BeFlexible practitioner survey findings
Current use of submetering for flexibility is limited — most DSO pilots rely on whole-building meters or proxy measurements.
| Barrier | Description |
|---|---|
| Cost | Hardware purchase, installation, and maintenance; no standard cost-recovery mechanism |
| Regulatory uncertainty | Data ownership unclear — who controls DMD data, the customer or DSO? |
| Data management complexity | More devices = more streams to reconcile; IT integration with aggregator platforms is non-standard |
Key opportunity identified by practitioners: submetering enables aggregators to verify DER-level dispatch without modifying the DSO’s AMI infrastructure — keeping the aggregator and DSO layers technically separate.
Most practitioners see submetering as a short-term enabler bridging the period until next-generation smart meters with sub-circuit reading capability are deployed at scale.
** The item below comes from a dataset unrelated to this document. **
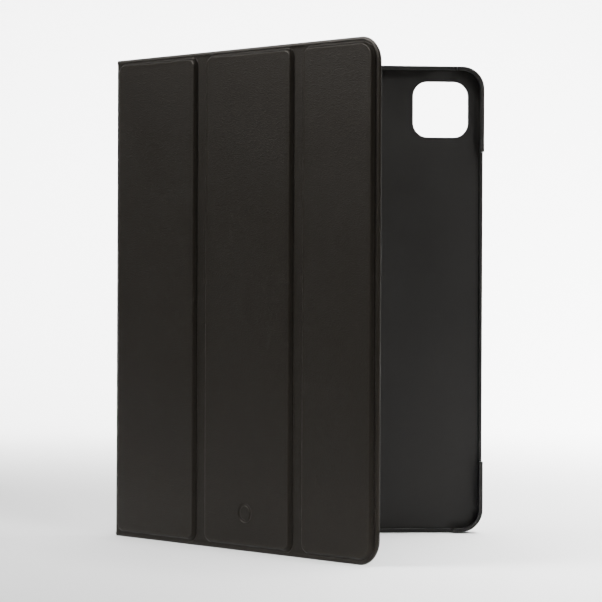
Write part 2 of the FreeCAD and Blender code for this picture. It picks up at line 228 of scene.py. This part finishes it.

Technical requirements for flexibility-grade submetering
| Requirement | Threshold |
|---|---|
| Sampling rate | ≥1-minute intervals for real-time flexibility management; 15-minute sufficient for settlement |
| Communication latency | <5 minutes for activation verification in near-real-time applications |
| Data standards | CIM, DLMS/COSEM for interoperability with aggregator platforms and DSO systems |
| Security | Tamper detection (two-way) important for settlement-grade applications |
Settlement-grade vs indicative submetering — key conceptual distinction
Settlement-grade: tamper-proof, calibrated, legally defensible for billing and settlement; highest cost and compliance burden; regulated metering standards apply.
Indicative: sufficient for flexibility verification and baseline calculation; lower accuracy requirements; appropriate for most flexibility service applications.
Policy implication: most flexibility applications need indicative-grade only. Requiring settlement-grade for all submetering would impose disproportionate costs and slow adoption. Regulatory frameworks should distinguish the two tiers explicitly.
International practice and Swedish context
- Sweden: noted as having existing submetering pilots for DSO congestion management; pilots are DSO-initiated rather than customer/aggregator-initiated, raising data ownership questions; the next-generation AMI reform (Ei smart metering) is the context within which submetering must fit
- UK: Ofgem trials; some regulatory allowance for DMDs in certain BSC contexts
- Spain: limited regulatory allowance
- Cross-national pattern: practice is heavily concentrated on whole-building meters even where submetering would be technically beneficial
Relevance to wiki
Directly enriches:
- Baseline Methods — submetering as enabling infrastructure for attribution accuracy in mixed-DER portfolios; settlement-grade vs indicative distinction is directly applicable to method selection
- Aggregation — Art. 7b as the EU right that enables aggregators to measure DER-level dispatch independently; links to NC DR single-CU site registration concept
- Network Code on Demand Response — Art. 7b feeds into NC DR baseline and settlement framework; DMD right is part of the regulatory package NC DR T&C must reflect
- Electricity Market Design Reform 2024 — Art. 7b is part of Regulation 2024/1747; this source provides the full treatment of that article
- Distribution System Operator — data ownership: when DSOs control AMI and customers/aggregators install DMDs, access and governance questions arise
New concept page created: Submetering
Data gaps
- Swedish regulatory implementation status of Art. 7b DMD right — has Ei issued guidance or included DMDs in its smart metering reform work?
- Cost benchmarks for DMD hardware and installation in Swedish residential context
- Which Swedish DSO flexibility pilots use submetering, and for what specific flexibility application?